A new report from PwC indicates global capital project and infrastructure spending may grow to more than $9 trillion annually by 2025, up from $4 trillion in 2012. The report is titled ‘Capital project and infrastructure spending: Outlook to 2025’.
The report, which Oxfords Economics provided research support, analyses infrastructure spending across 49 of the world’s largest economies which account for 90 percent of global economic output. It covers five industry sectors and forecasts their impact on seven major world economic regions (Western Europe, Latin America, Asia-Pacific, Middle East, sub-Saharan Africa, Former Soviet Union and Central and Eastern Europe).
The report shows that that the recovery will be geographically uneven, led mainly by Asia, as spending overall shifts from West to East. The Asia-Pacific market will represent nearly 60 percent of all global infrastructures spending by 2025, driven mainly by China’s growth. Western Europe’s share will shrink to less than 10 percent from twice as much just a few years ago.

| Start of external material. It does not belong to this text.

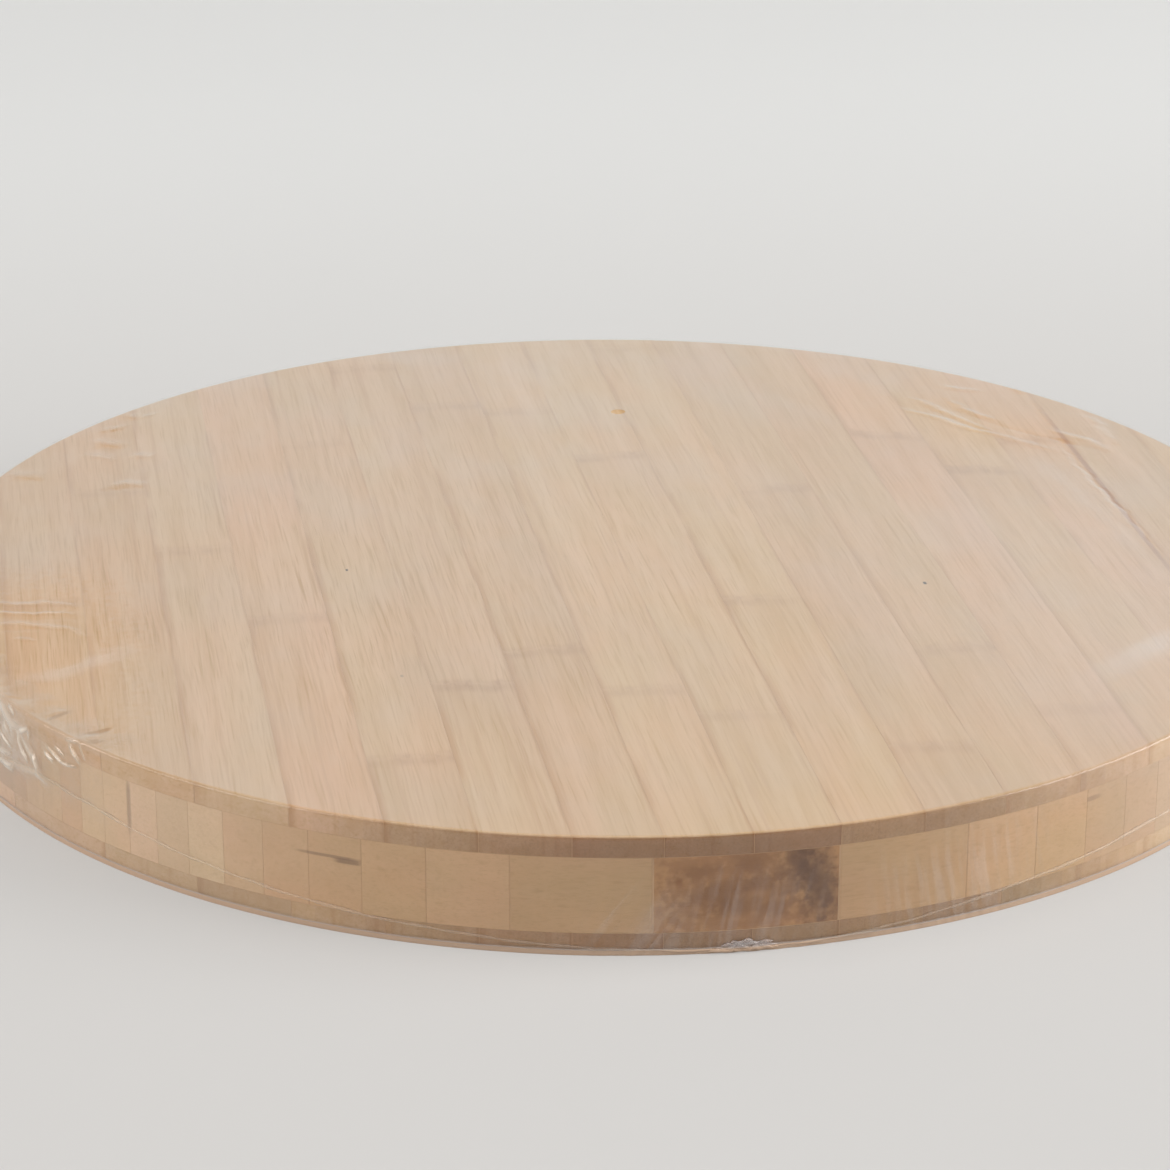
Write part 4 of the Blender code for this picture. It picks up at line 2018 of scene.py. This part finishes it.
# The film's folds over the top: at the right, at the left, at the back left, by the front left rim
FOLDS = (
    Fold(1.1, 0.3, 0.9, ((100, 96), (106, 89), (112, 79), (116, 74), (120, 71), (125, 64), (134, 54))),
    Fold(1.1, 0.28, 0.8, ((105, 105), (108, 98), (112, 90), (114, 83), (117, 78), (122, 72))),
    Fold(0.9, -0.1, -0.8, ((105, 98), (110, 90), (113, 82), (118, 75), (122, 68), (128, 61))),
    Fold(1.3, -0.1, -0.7, ((112, 97), (118, 86), (124, 77), (132, 67), (137, 63), (141, 58), (148, 50))),
    Fold(0.8, 0.12, 0.7, ((137, 66), (136, 47), (136.6, 25), (137.8, 1), (138, -25))),
    Fold(0.6, -0.05, -0.9, ((138.6, 97), (137.4, 64), (137.3, 47), (137.9, 25), (139.1, 1), (139.4, -30))),
    Fold(1.1, 0.3, 0.8, ((115, 101), (117, 94), (120, 88), (124, 81))),
    Fold(1.1, 0.2, 0.6, ((116, 113), (120, 109), (126, 108))),
    Fold(1.2, 0.0, -0.6, ((135, 108), (138, 101))),
    Fold(1.4, 0.25, 0.7, ((137, 73), (140, 66), (145, 60), (149, 51))),
    Fold(1.3, 0.0, -0.8, ((114, 104), (115, 98), (117, 90))),
    Fold(1.4, 0.25, 0.6, ((151, 81), (152, 74), (152, 65), (151, 57))),
    Fold(1.5, 0.0, -0.6, ((136, 66), (138, 60), (142, 58))),
    Fold(2.5, 0.0, 0.35, ((126, 54), (128, 40), (130, 25), (132, 0), (134, -34))),
    Fold(0.8, 0.25, 1.0, ((-163, -21), (-150, -23), (-140, -25))),
    Fold(1.5, -0.1, -1.0, ((-163, -24.5), (-150, -26), (-137, -29))),
    Fold(1.0, 0.0, -0.7, ((-155, -20), (-141, -22))),
    Fold(1.3, 0.2, 0.7, ((-163, -15), (-147, -16.5), (-137, -20))),
    Fold(1.3, 0.2, 0.7, ((-163, -30), (-153, -29), (-146, -32), (-141, -35), (-138, -41))),
    Fold(1.3, -0.1, -0.8, ((-160, -33), (-154, -33.5), (-147, -32))),
    Fold(1.0, 0.2, 0.6, ((-155, -39), (-150, -41))),
    Fold(3.4, 0.15, 0.9, ((-157, -64), (-148, -65.5), (-142, -61), (-136, -57), (-126, -49))),
    Fold(3.0, 0.0, -0.8, ((-164, -53), (-151, -56), (-139, -55))),
    Fold(4.0, 0.0, -0.8, ((-160, -71), (-147, -73), (-134, -72))),
    Fold(0.9, 0.2, 0.8, ((-118, 123), (-111, 123))),
    Fold(0.8, 0.0, -1.0, ((-127, 111), (-121, 112))),
    Fold(0.8, 0.2, 0.7, ((-127, 113), (-120, 114))),
    Fold(1.5, 0.0, -0.7, ((-122, 123), (-115, 119))),
    Fold(1.2, 0.2, 0.6, ((-120, 91), (-113, 88))),
    Fold(1.0, 0.25, 0.8, ((-126, 68), (-116, 66))),
    Fold(1.0, -0.1, -0.7, ((-129, 64), (-117, 64))),
    Fold(1.1, 0.2, 0.7, ((-154, 80), (-144, 78))),
    Fold(1.3, 0.0, -0.8, ((-153, 76), (-144, 74))),
    Fold(2.0, 0.0, -0.8, ((-130, 99), (-121, 97))),
    Fold(1.1, 0.2, 0.6, ((-131, 104), (-120, 99))),
    Fold(1.1, 0.2, 0.6, ((-133, 93), (-127, 90), (-125, 85))),
    Fold(1.0, -0.1, -1.5, ((-141, -99), (-137.6, -98), (-133, -95))),
    Fold(0.9, -0.1, -1.3, ((-140, -104), (-136, -101))),
    Fold(0.9, 0.0, -1.3, ((-150, -89), (-146, -86.4), (-142, -83))),
    Fold(0.9, 0.0, -1.2, ((-158, -74), (-153, -76))),
)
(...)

Jonathan Cawood, PwC Head of Capital Projects and Infrastructure for Africa, says: “Emerging markets, especially China and other countries in Asia, without the burden of recovering from a financial crisis, will see much faster growth in infrastructure spending.
The pace of urbanisation is also on the increase, with the biggest shift in urbanized populations likely in China, India, Ghana, Nigeria, and the Philippines. Urbanization drives the demand for water, power, transportation and technology infrastructure.
Overall infrastructure spending in the sub-Saharan region is projected to grow by 10 percent a year over the next decade – exceeding $180 billion by 2025 – while maintaining its 2 percent share of the global infrastructure market. Nigeria and South Africa dominate the infrastructure market, but other countries like Ethiopia, Ghana, Kenya, Mozambique, and Tanzania are also poised for growth.
A substantial increase in spending in the basic manufacturing sector is expected in sub-Saharan Africa. Annual spending in the chemical, metals and fuels sector is forecasted to increase across the seven major African economies to $16 billion, up from about $6 billion in 2012.
Transportation investment is also expected to grow rapidly in South Africa over the coming decade, in particular in the road and rail subsectors. Transportation investment will likely grow to just short of $9 billion by 2025.
Infrastructure spending overall is forecasted to reach around $60 billion by 2025 for South Africa. However, South Africa is likely to lose share of regional spending relative to Nigeria. Nigeria’s better fiscal position and oil revenues will likely enable it to outperform South Africa over the coming decade, says the report.
Overall infrastructure spending in Nigeria is expected to grow from $23 billion in 2013 to $77 billion in 2025. A more investor-friendly environment towards oil investment is also likely to boost this projection further.
The report also shows that spending on utility infrastructure is expected to be significantly stronger in countries that need to upgrade deficient energy, water, and sanitation services and in economies that are rapidly urbanising, such as China, Ghana and Nigeria. The greatest growth of spending for utilities is expected in sub-Saharan Africa where an annual rate of 10.4% between now and 2025 is forecasted.
According to the report the extraction sector, driven by both oil and gas as well as non-oil and gas industries, will grow at an annual rate of 5 percent. Oil and gas extraction activity and infrastructure spending are expected to vary across countries and regions. Extraction spending in sub-Saharan Africa is projected to increase at 8 percent annually over the next decade. The bulk of spending is likely to take place in South Africa and Tanzania.
Demographic shifts will play a major role in determining the type of social infrastructure a country requires. Aging populations, especially in Eastern Europe and Japan, will necessitate more healthcare facilities, while emerging markets are projected to increase investments in both healthcare, as well as education for their young people.
The report shows that the annual growth rate for social infrastructure spending is expected to be particularly strong – about 12 percent in sub-Saharan African where both schools and healthcare facilities will be in high demand.